◆ **Stored data**
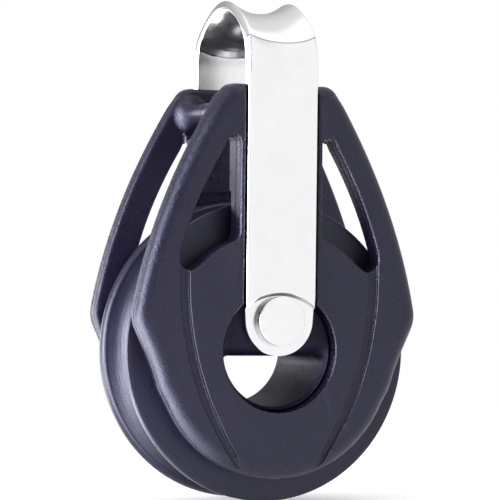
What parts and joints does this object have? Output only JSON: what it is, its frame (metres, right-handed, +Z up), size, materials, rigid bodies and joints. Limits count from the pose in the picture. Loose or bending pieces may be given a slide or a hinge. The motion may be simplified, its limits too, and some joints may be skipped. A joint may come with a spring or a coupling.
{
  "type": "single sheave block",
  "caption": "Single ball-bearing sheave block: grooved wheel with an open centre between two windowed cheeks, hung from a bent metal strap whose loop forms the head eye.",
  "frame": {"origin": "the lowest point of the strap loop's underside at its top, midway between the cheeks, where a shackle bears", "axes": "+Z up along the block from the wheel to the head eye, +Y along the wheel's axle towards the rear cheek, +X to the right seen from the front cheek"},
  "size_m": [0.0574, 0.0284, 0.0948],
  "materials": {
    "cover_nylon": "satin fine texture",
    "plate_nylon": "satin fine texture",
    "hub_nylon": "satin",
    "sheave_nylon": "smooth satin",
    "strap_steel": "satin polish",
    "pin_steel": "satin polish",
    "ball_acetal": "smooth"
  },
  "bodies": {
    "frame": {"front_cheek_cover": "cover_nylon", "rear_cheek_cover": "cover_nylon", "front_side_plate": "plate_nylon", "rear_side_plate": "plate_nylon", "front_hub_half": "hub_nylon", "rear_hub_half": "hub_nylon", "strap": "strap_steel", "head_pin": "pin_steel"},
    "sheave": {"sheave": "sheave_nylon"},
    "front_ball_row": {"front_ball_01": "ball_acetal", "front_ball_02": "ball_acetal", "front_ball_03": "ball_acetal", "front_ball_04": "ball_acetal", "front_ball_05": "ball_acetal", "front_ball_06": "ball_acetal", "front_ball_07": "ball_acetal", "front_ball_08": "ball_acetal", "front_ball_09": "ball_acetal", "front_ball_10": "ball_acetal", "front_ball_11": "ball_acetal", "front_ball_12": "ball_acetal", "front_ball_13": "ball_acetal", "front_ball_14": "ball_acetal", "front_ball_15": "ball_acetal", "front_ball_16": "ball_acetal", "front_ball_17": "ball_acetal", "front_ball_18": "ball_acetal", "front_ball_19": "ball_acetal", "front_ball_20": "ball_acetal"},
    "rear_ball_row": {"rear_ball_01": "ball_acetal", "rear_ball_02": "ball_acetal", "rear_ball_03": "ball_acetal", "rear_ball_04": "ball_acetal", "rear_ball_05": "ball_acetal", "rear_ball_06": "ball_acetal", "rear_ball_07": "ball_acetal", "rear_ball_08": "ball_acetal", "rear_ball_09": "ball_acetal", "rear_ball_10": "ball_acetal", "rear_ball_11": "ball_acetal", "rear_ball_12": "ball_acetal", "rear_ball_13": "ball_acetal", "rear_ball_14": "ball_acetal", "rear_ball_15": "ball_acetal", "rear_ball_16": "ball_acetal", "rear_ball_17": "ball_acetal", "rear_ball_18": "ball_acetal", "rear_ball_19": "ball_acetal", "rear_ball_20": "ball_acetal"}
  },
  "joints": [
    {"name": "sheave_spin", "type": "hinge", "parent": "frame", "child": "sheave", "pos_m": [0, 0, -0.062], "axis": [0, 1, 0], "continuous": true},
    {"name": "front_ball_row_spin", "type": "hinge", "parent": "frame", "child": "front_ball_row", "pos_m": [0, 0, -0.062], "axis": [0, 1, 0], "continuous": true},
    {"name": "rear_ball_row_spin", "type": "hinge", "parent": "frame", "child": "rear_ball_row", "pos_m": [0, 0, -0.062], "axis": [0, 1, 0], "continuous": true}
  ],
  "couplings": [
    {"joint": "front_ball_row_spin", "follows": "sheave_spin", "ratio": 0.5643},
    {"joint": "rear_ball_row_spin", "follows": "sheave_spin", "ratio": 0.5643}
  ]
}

◆ **Exercise**
Reproduce the material exactly, with every line intact.

◆ **Complete output**
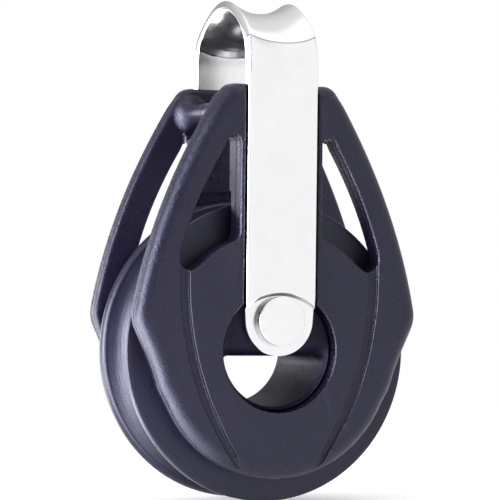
What parts and joints does this object have? Output only JSON: what it is, its frame (metres, right-handed, +Z up), size, materials, rigid bodies and joints. Limits count from the pose in the picture. Loose or bending pieces may be given a slide or a hinge. The motion may be simplified, its limits too, and some joints may be skipped. A joint may come with a spring or a coupling.
{
  "type": "single sheave block",
  "caption": "Single ball-bearing sheave block: grooved wheel with an open centre between two windowed cheeks, hung from a bent metal strap whose loop forms the head eye.",
  "frame": {"origin": "the lowest point of the strap loop's underside at its top, midway between the cheeks, where a shackle bears", "axes": "+Z up along the block from the wheel to the head eye, +Y along the wheel's axle towards the rear cheek, +X to the right seen from the front cheek"},
  "size_m": [0.0574, 0.0284, 0.0948],
  "materials": {
    "cover_nylon": "satin fine texture",
    "plate_nylon": "satin fine texture",
    "hub_nylon": "satin",
    "sheave_nylon": "smooth satin",
    "strap_steel": "satin polish",
    "pin_steel": "satin polish",
    "ball_acetal": "smooth"
  },
  "bodies": {
    "frame": {"front_cheek_cover": "cover_nylon", "rear_cheek_cover": "cover_nylon", "front_side_plate": "plate_nylon", "rear_side_plate": "plate_nylon", "front_hub_half": "hub_nylon", "rear_hub_half": "hub_nylon", "strap": "strap_steel", "head_pin": "pin_steel"},
    "sheave": {"sheave": "sheave_nylon"},
    "front_ball_row": {"front_ball_01": "ball_acetal", "front_ball_02": "ball_acetal", "front_ball_03": "ball_acetal", "front_ball_04": "ball_acetal", "front_ball_05": "ball_acetal", "front_ball_06": "ball_acetal", "front_ball_07": "ball_acetal", "front_ball_08": "ball_acetal", "front_ball_09": "ball_acetal", "front_ball_10": "ball_acetal", "front_ball_11": "ball_acetal", "front_ball_12": "ball_acetal", "front_ball_13": "ball_acetal", "front_ball_14": "ball_acetal", "front_ball_15": "ball_acetal", "front_ball_16": "ball_acetal", "front_ball_17": "ball_acetal", "front_ball_18": "ball_acetal", "front_ball_19": "ball_acetal", "front_ball_20": "ball_acetal"},
    "rear_ball_row": {"rear_ball_01": "ball_acetal", "rear_ball_02": "ball_acetal", "rear_ball_03": "ball_acetal", "rear_ball_04": "ball_acetal", "rear_ball_05": "ball_acetal", "rear_ball_06": "ball_acetal", "rear_ball_07": "ball_acetal", "rear_ball_08": "ball_acetal", "rear_ball_09": "ball_acetal", "rear_ball_10": "ball_acetal", "rear_ball_11": "ball_acetal", "rear_ball_12": "ball_acetal", "rear_ball_13": "ball_acetal", "rear_ball_14": "ball_acetal", "rear_ball_15": "ball_acetal", "rear_ball_16": "ball_acetal", "rear_ball_17": "ball_acetal", "rear_ball_18": "ball_acetal", "rear_ball_19": "ball_acetal", "rear_ball_20": "ball_acetal"}
  },
  "joints": [
    {"name": "sheave_spin", "type": "hinge", "parent": "frame", "child": "sheave", "pos_m": [0, 0, -0.062], "axis": [0, 1, 0], "continuous": true},
    {"name": "front_ball_row_spin", "type": "hinge", "parent": "frame", "child": "front_ball_row", "pos_m": [0, 0, -0.062], "axis": [0, 1, 0], "continuous": true},
    {"name": "rear_ball_row_spin", "type": "hinge", "parent": "frame", "child": "rear_ball_row", "pos_m": [0, 0, -0.062], "axis": [0, 1, 0], "continuous": true}
  ],
  "couplings": [
    {"joint": "front_ball_row_spin", "follows": "sheave_spin", "ratio": 0.5643},
    {"joint": "rear_ball_row_spin", "follows": "sheave_spin", "ratio": 0.5643}
  ]
}